» **SHORT EXERCISE**: Exactly repeat the lines starting at the one that holds "data.materials.append(pastry_material())" and ending at the one that holds "its imported model.". Both end lines count; leave out everything else.
══════════
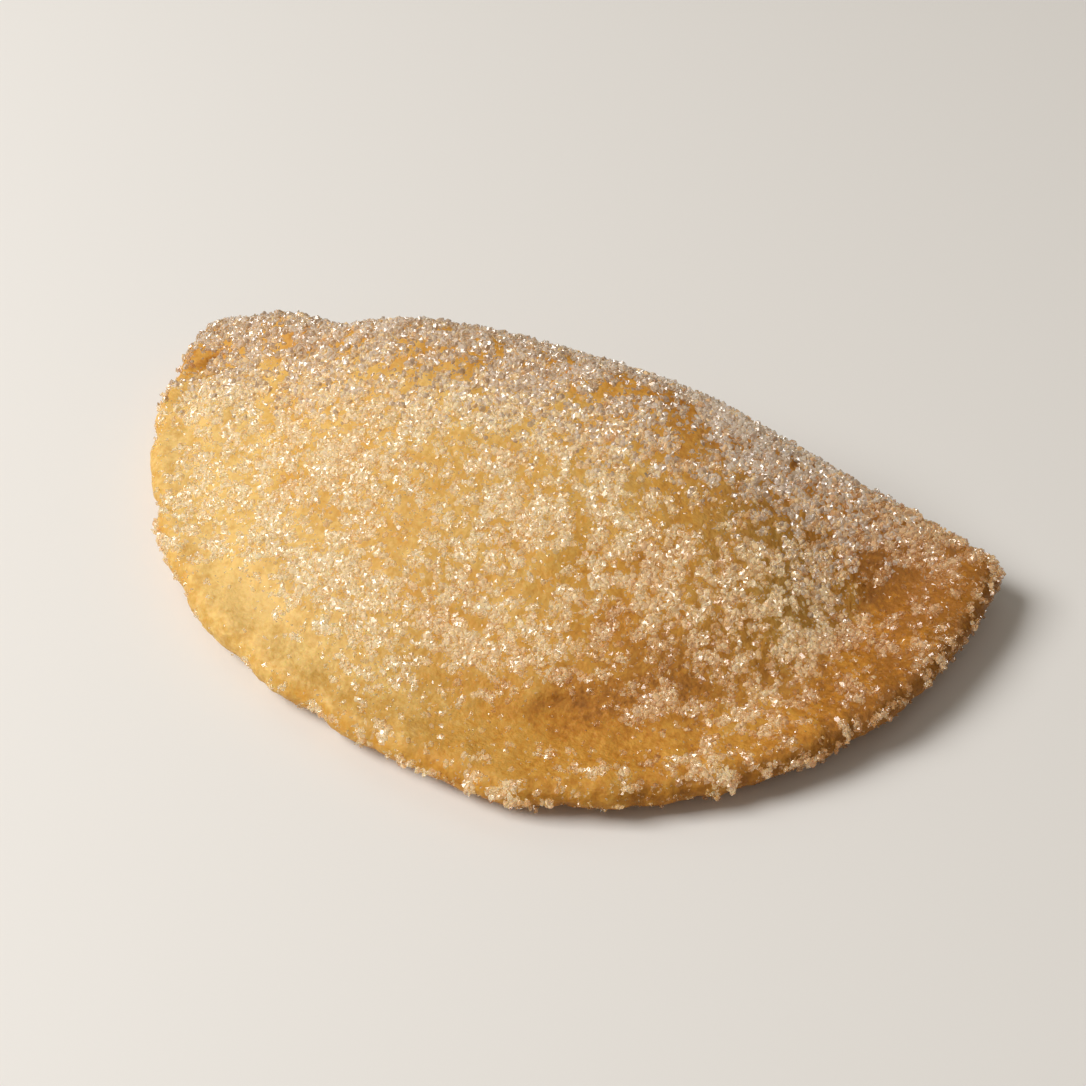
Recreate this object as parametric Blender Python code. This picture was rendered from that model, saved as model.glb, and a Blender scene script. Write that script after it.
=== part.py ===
"""Half-moon empanada: one solid of baked crust that rests on its own flat base.

Metres, +Z up. X runs along the fold, +Y is the folded side, -Y the sealed rim.
A round of dough is folded in half over its filling, so the plan is half a disc
with a rounded fold behind it and a thin pressed rim around the curve.
"""

import math

import bmesh
import bpy
import numpy as np

# The folded round of dough
DISC_RADIUS = 0.0700
FOLD_BULGE = 0.0072
FOLD_SQUARENESS = 2.3
# Heights
DOME_RISE = 0.0186
DOME_REACH = 0.0600
DOME_ROUNDNESS = 2.35
END_TAPER = 1.12
RIM_THICKNESS = 0.0052
# How far the underside rises off the table towards the rim
LIFT_FRONT = 0.0016
LIFT_TIP = 0.0032
LIFT_WIDTH = 0.0150
LIFT_CURVE = 1.3
TIP_DIRECTION = 14.0
TIP_SPREAD = 26.0
# The sealed rim, from its edge inwards to the foot of the dome
RIM_WIDTH = 0.0060
CREASE_SOFTNESS = 0.0024
SOFTER_FROM = 96.0
SOFTER_OVER = 30.0
# The fold runs along y = 0 and fades out towards both ends
FOLD_START = -0.0120
FOLD_BLEND = 0.0140
FOLD_HALF_LENGTH = 0.0660
FOLD_FADE = 0.0200
# Rounding of the edges
RIM_EDGE = 0.0026
FOLD_EDGE_TOP = 0.0125
FOLD_EDGE_BOTTOM = 0.0085
FOLD_MIDDLE = 0.37
# Mesh: columns round the outline, rings over each edge and on to the middle,
# where the columns keep upright to the fold before they draw together
AROUND = 180
EDGE_RINGS = 5
EDGE_SPREAD = 1.15
TOP_RINGS = 12
BOTTOM_RINGS = 5
RING_CROWDING = 1.1
SPINE = 0.5
FINE_STEPS = 700
MIDDLE_Y = -0.0300

# Where the half disc runs long or short: direction in degrees from the +X tip
# round by the front, half width in degrees, change of radius in metres
REACHES = (
    (14.0, 9.0, 0.0004),
    (29.0, 13.0, 0.0023),
    (50.0, 15.0, 0.0034),
    (71.0, 12.0, 0.0037),
    (112.0, 15.0, -0.0014),
    (142.0, 16.0, -0.0014),
)
# Where the flat rim is wider: direction, half width in degrees, added width
RIM_CHANGES = (
    (70.0, 26.0, 0.0070),
    (16.0, 14.0, 0.0060),
)
# Small notches between the lobes of the rim: direction, half width, depth
NOTCHES = (
    (33.5, 1.7, 0.0009),
    (68.0, 2.6, 0.0008),
    (99.5, 1.9, 0.0011),
    (112.0, 1.7, 0.0008),
    (128.0, 2.2, 0.0007),
    (143.5, 1.9, 0.0010),
    (157.0, 1.6, 0.0009),
    (169.0, 1.8, 0.0008),
)
# Swells and dents of the top: x, y, turn in degrees, two half sizes, height
SWELLS = (
    (-0.0550, 0.0000, 20.0, 0.0085, 0.0070, 0.0060),
    (-0.0440, 0.0010, 75.0, 0.0110, 0.0048, -0.0010),
    (-0.0310, -0.0080, 0.0, 0.0160, 0.0120, 0.0014),
    (0.0050, -0.0040, 0.0, 0.0240, 0.0130, 0.0020),
    (0.0540, 0.0010, 0.0, 0.0095, 0.0070, 0.0058),
    (0.0545, -0.0150, 62.0, 0.0130, 0.0040, -0.0015),
    (0.0615, -0.0110, 62.0, 0.0110, 0.0042, 0.0010),
    (0.0190, -0.0555, 12.0, 0.0130, 0.0045, -0.0012),
    (0.0300, -0.0420, 35.0, 0.0150, 0.0065, 0.0012),
    (-0.0080, -0.0500, -4.0, 0.0130, 0.0060, 0.0008),
    (-0.0560, -0.0220, -60.0, 0.0140, 0.0050, 0.0010),
    (-0.0440, -0.0380, -40.0, 0.0120, 0.0035, -0.0008),
    (-0.0600, -0.0060, -20.0, 0.0080, 0.0060, -0.0010),
)


def smooth_step(t):
    """Ease from 0 to 1 with level ends."""
    t = np.clip(t, 0.0, 1.0)
    return t * t * (3.0 - 2.0 * t)


def hump(offset, width):
    """A bell of height 1."""
    return np.exp(-((offset / width) ** 2))


def disc_radius(angle):
    """Reach of the dough from the middle of the fold, angle in radians."""
    degrees = np.degrees(angle)
    reach = np.full_like(degrees, DISC_RADIUS)
    for middle, width, change in REACHES:
        reach = reach + change * hump(degrees - middle, width)
    return reach


def rim_radius(angle):
    """Reach of the curved rim with the notches between its lobes."""
    degrees = np.degrees(angle)
    reach = disc_radius(angle)
    for middle, width, depth in NOTCHES:
        reach = reach - depth * hump(degrees - middle, width)
    return reach


def outline(count):
    """Plan of the crust, counter-clockwise, evenly spaced along its length."""
    front = np.linspace(0.0, math.pi, FINE_STEPS)
    reach = rim_radius(front)
    front_x = reach * np.cos(front)
    front_y = -reach * np.sin(front)
    back = np.linspace(math.pi, 0.0, FINE_STEPS)[1:-1]
    ends = rim_radius(np.array([0.0, math.pi]))
    half = np.where(np.cos(back) > 0.0, ends[0], ends[1])
    power = 2.0 / FOLD_SQUARENESS
    back_x = half * np.sign(np.cos(back)) * np.abs(np.cos(back)) ** power
    back_y = FOLD_BULGE * np.abs(np.sin(back)) ** power
    x = np.concatenate([front_x, back_x])[::-1]
    y = np.concatenate([front_y, back_y])[::-1]
    closed_x = np.append(x, x[0])
    closed_y = np.append(y, y[0])
    steps = np.hypot(np.diff(closed_x), np.diff(closed_y))
    along = np.concatenate([[0.0], np.cumsum(steps)])
    wanted = np.arange(count) * along[-1] / count
    return np.interp(wanted, along, closed_x), np.interp(wanted, along, closed_y)


def polar(x, y):
    """Direction and distance from the middle of the fold; 0 or 180 behind it."""
    angle = np.arctan2(np.maximum(-y, 0.0), x)
    return angle, np.hypot(x, y)


def edge_distance(x, y):
    """Distance in plan from each point to the outline."""
    px, py = outline(AROUND)
    nearest = np.full(x.shape, DISC_RADIUS)
    for i in range(AROUND):
        run_x = px[i] - px[i - 1]
        run_y = py[i] - py[i - 1]
        along = (x - px[i - 1]) * run_x + (y - py[i - 1]) * run_y
        along = np.clip(along / (run_x * run_x + run_y * run_y), 0.0, 1.0)
        gap = np.hypot(x - px[i - 1] - along * run_x, y - py[i - 1] - along * run_y)
        nearest = np.minimum(nearest, gap)
    return nearest


def fold_share(x, y):
    """1 along the fold, 0 along the pressed rim."""
    back = smooth_step((y - FOLD_START) / FOLD_BLEND)
    ends = smooth_step((FOLD_HALF_LENGTH - np.abs(x)) / FOLD_FADE)
    return back * ends


def lift(x, y):
    """Height of the underside above the table."""
    angle, distance = polar(x, y)
    inward = disc_radius(angle) - distance
    tip = hump(np.degrees(angle) - TIP_DIRECTION, TIP_SPREAD)
    rise = LIFT_FRONT + (LIFT_TIP - LIFT_FRONT) * tip
    return rise * smooth_step(1.0 - inward / LIFT_WIDTH) ** LIFT_CURVE


def rim_width(degrees):
    """Width of the flat rim outside the dome, for each direction."""
    width = np.full_like(degrees, RIM_WIDTH)
    for middle, spread, change in RIM_CHANGES:
        width = width + change * hump(degrees - middle, spread)
    return width


def crust_top(x, y):
    """Height of the outer crust before its edges are rounded."""
    angle, distance = polar(x, y)
    degrees = np.degrees(angle)
    inward = disc_radius(angle) - np.hypot(END_TAPER * x, y)
    width = rim_width(degrees)
    soft = CREASE_SOFTNESS * (1.0 + smooth_step((degrees - SOFTER_FROM) / SOFTER_OVER))
    climb = soft * np.logaddexp(0.0, (inward - width) / soft)
    share = np.clip(climb / (DOME_REACH - width), 0.0, 1.0)
    dome = DOME_RISE * (1.0 - (1.0 - share) ** DOME_ROUNDNESS)
    height = lift(x, y) + RIM_THICKNESS + dome
    for mid_x, mid_y, turn, long_size, short_size, rise in SWELLS:
        cosine = math.cos(math.radians(turn))
        sine = math.sin(math.radians(turn))
        along = (x - mid_x) * cosine + (y - mid_y) * sine
        across = (y - mid_y) * cosine - (x - mid_x) * sine
        height = height + rise * hump(along, long_size) * hump(across, short_size)
    return height


def rounded(distance, radius):
    """Quarter circle that closes a face over the given distance from an edge."""
    short = np.clip(1.0 - distance / radius, 0.0, 1.0)
    return np.sqrt(1.0 - short * short)


def edge_height(x, y):
    """Height at which top and underside meet."""
    fold = fold_share(x, y)
    thin = lift(x, y) + 0.5 * RIM_THICKNESS
    return thin + fold * (FOLD_MIDDLE * crust_top(x, y) - thin)


def top_height(x, y):
    """Outer crust with its edge rounded down to the meeting line."""
    fold = fold_share(x, y)
    radius = RIM_EDGE + fold * (FOLD_EDGE_TOP - RIM_EDGE)
    meet = edge_height(x, y)
    return meet + (crust_top(x, y) - meet) * rounded(edge_distance(x, y), radius)


def base_height(x, y):
    """Underside with its edge rounded up to the meeting line."""
    fold = fold_share(x, y)
    radius = RIM_EDGE + fold * (FOLD_EDGE_BOTTOM - RIM_EDGE)
    meet = edge_height(x, y)
    return meet - (meet - lift(x, y)) * rounded(edge_distance(x, y), radius)


def ring_shares(x, y):
    """Share of the way in from the edge to the middle, for each ring."""
    radius = EDGE_SPREAD * (RIM_EDGE + fold_share(x, y) * (FOLD_EDGE_TOP - RIM_EDGE))
    reach = np.hypot(x * (1.0 - SPINE), y - MIDDLE_Y)
    turns = np.linspace(0.0, math.pi / 2.0, EDGE_RINGS + 1)
    close = [radius * (1.0 - math.cos(turn)) / reach for turn in turns]
    shares = {}
    for side, rings in ((1, TOP_RINGS), (-1, BOTTOM_RINGS)):
        for k, share in enumerate(close):
            shares[side * k] = share
        for k in range(1, rings + 1):
            inward = (k / rings) ** RING_CROWDING
            shares[side * (EDGE_RINGS + k)] = close[-1] + (1.0 - close[-1]) * inward
    return shares


def crust_mesh():
    """The whole crust: a sphere pressed into the half moon, ring by ring."""
    upper = EDGE_RINGS + TOP_RINGS
    lower = EDGE_RINGS + BOTTOM_RINGS
    mesh = bmesh.new()
    bmesh.ops.create_uvsphere(mesh, u_segments=AROUND, v_segments=upper + lower, radius=1.0)
    edge_x, edge_y = outline(AROUND)
    shares = ring_shares(edge_x, edge_y)
    place = np.array([vertex.co[:] for vertex in mesh.verts])
    turn = np.arctan2(place[:, 1], place[:, 0])
    column = np.rint(turn / (2.0 * math.pi) * AROUND).astype(int) % AROUND
    fall = np.arccos(np.clip(place[:, 2], -1.0, 1.0)) / math.pi
    level = upper - np.rint(fall * (upper + lower)).astype(int)
    share = np.array([shares[k][c] for k, c in zip(level, column)])
    x = edge_x[column] * (1.0 - share) * (1.0 + SPINE * share)
    y = edge_y[column] + (MIDDLE_Y - edge_y[column]) * share
    z = np.where(level >= 0, top_height(x, y), base_height(x, y))
    for vertex, spot in zip(mesh.verts, zip(x, y, z)):
        vertex.co = spot
    bmesh.ops.triangulate(mesh, faces=mesh.faces[:], quad_method="SHORT_EDGE")
    centre_on_base(mesh)
    return mesh


def centre_on_base(mesh):
    """Put the origin under the middle of the crust, on the table."""
    low = [min(v.co[i] for v in mesh.verts) for i in range(3)]
    high = [max(v.co[i] for v in mesh.verts) for i in range(3)]
    shift = (-(low[0] + high[0]) / 2.0, -(low[1] + high[1]) / 2.0, -low[2])
    bmesh.ops.translate(mesh, vec=shift, verts=mesh.verts)


def pastry_material():
    """Golden baked dough."""
    material = bpy.data.materials.new("pastry")
    material.use_nodes = True
    shader = material.node_tree.nodes["Principled BSDF"]
    shader.inputs["Base Color"].default_value = (0.66, 0.40, 0.13, 1.0)
    shader.inputs["Roughness"].default_value = 0.55
    return material


def add_empanada():
    """The one solid of the part."""
    data = bpy.data.meshes.new("empanada")
    mesh = crust_mesh()
    mesh.to_mesh(data)
    mesh.free()
    data.materials.append(pastry_material())
    for face in data.polygons:
        face.use_smooth = True
    crust = bpy.data.objects.new("empanada", data)
    bpy.context.scene.collection.objects.link(crust)
    return crust


def clear_scene():
    """Start from an empty file."""
    for thing in list(bpy.data.objects):
        bpy.data.objects.remove(thing)


clear_scene()
add_empanada()
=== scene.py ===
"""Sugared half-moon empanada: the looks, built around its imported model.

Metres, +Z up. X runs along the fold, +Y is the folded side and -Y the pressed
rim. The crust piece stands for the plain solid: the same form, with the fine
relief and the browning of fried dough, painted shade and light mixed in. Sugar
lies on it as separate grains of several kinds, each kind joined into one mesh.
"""

import logging
import math
from dataclasses import dataclass
from enum import Enum

import bmesh
import bpy
import numpy as np
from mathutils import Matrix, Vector, noise


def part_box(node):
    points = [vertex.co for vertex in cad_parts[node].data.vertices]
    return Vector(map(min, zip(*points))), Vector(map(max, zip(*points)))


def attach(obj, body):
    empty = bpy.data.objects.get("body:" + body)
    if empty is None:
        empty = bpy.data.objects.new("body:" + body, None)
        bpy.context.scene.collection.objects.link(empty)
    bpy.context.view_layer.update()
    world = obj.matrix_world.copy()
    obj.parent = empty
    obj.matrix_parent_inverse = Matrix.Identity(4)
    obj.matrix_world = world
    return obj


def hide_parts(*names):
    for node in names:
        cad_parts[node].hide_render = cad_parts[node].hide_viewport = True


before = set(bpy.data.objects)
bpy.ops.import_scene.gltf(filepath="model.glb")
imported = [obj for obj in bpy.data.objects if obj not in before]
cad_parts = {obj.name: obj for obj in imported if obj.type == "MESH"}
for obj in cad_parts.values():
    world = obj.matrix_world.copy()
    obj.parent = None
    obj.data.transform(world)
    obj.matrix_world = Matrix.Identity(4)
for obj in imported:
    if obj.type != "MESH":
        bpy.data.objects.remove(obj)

NODE = "empanada"
BODY = "root"
MM = 0.001
FOLD_BULGE = 7.2 * MM
LOG = logging.getLogger("empanada")


def smooth_step(t: np.ndarray) -> np.ndarray:
    """Ease from 0 to 1 with level ends."""
    t = np.clip(t, 0.0, 1.0)
    return t * t * (3.0 - 2.0 * t)


def cloud(points: np.ndarray, size: float, octaves: int = 3, shift: float = 0.0) -> np.ndarray:
    """Fractal noise at each point.

    Args:
        points: Places, one row each.
        size: Width of the largest lumps.
        octaves: How many finer layers it holds.
        shift: Moves the pattern, so that two uses of it differ.

    Returns:
        One value for each point, about -1 to 1.
    """
    move = Vector((shift, 1.7 * shift, -shift))
    spots = points / size
    values = [noise.fractal(Vector(spot) + move, 0.9, 2.0, octaves) for spot in spots]
    return np.array(values)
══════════
» **FINAL ANSWER**:
    data.materials.append(pastry_material())
    for face in data.polygons:
        face.use_smooth = True
    crust = bpy.data.objects.new("empanada", data)
    bpy.context.scene.collection.objects.link(crust)
    return crust


def clear_scene():
    """Start from an empty file."""
    for thing in list(bpy.data.objects):
        bpy.data.objects.remove(thing)


clear_scene()
add_empanada()
=== scene.py ===
"""Sugared half-moon empanada: the looks, built around its imported model.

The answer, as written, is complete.